The panels would be made a permanent part of the museum’s collection and displayed in a publicly accessible area, with no ticket required, alongside historical signs and wooden beams from the building, she said. If there’s no agreement to repaint the mural, she added, officials plan to display photos and a plaque, along with pieces of the original mural.
Guzman said he rejected the offer in September because he couldn’t be sure the museum would keep the mural on display.
Meanwhile, Garcia y Griego hinted the department would meet with the city to discuss the possibility of relaxing restrictions against new murals downtown but could not provide a timeline.

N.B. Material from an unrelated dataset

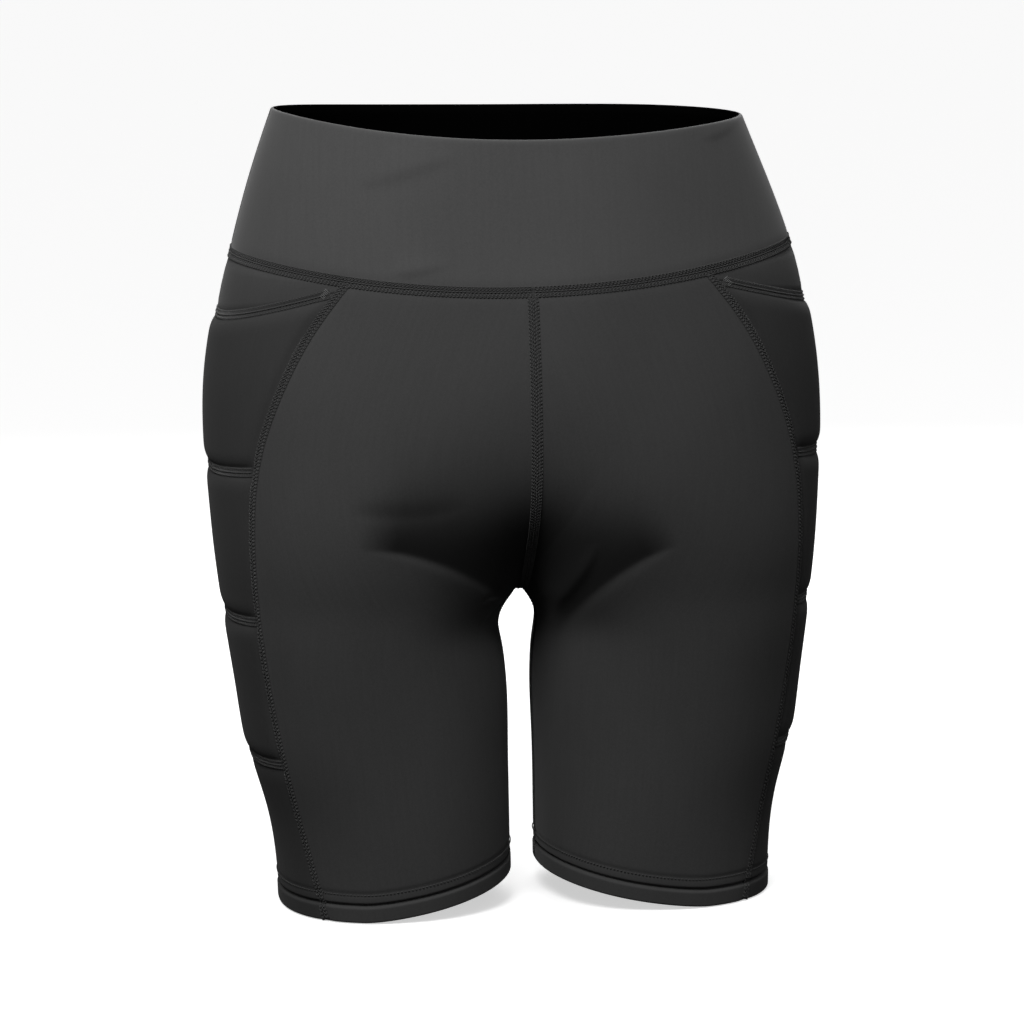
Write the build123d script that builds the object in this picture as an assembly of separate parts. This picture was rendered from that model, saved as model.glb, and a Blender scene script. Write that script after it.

“I think this is a larger community conversation around murals and how Santa Fe is going to support the work of mural artists going forward, given the legacy that exists,” Garcia y Griego said.
Guzman said he has been worn down fighting for the mural, but vows to go in the effort to save it and to inspire others to bring art to the streets.
“It’s so wonderful to have the art, outdoors, walking along, then to see a mural with beautiful colors that hits them like — bam!” he said. “I would like to encourage people to appreciate art, to live on another level.”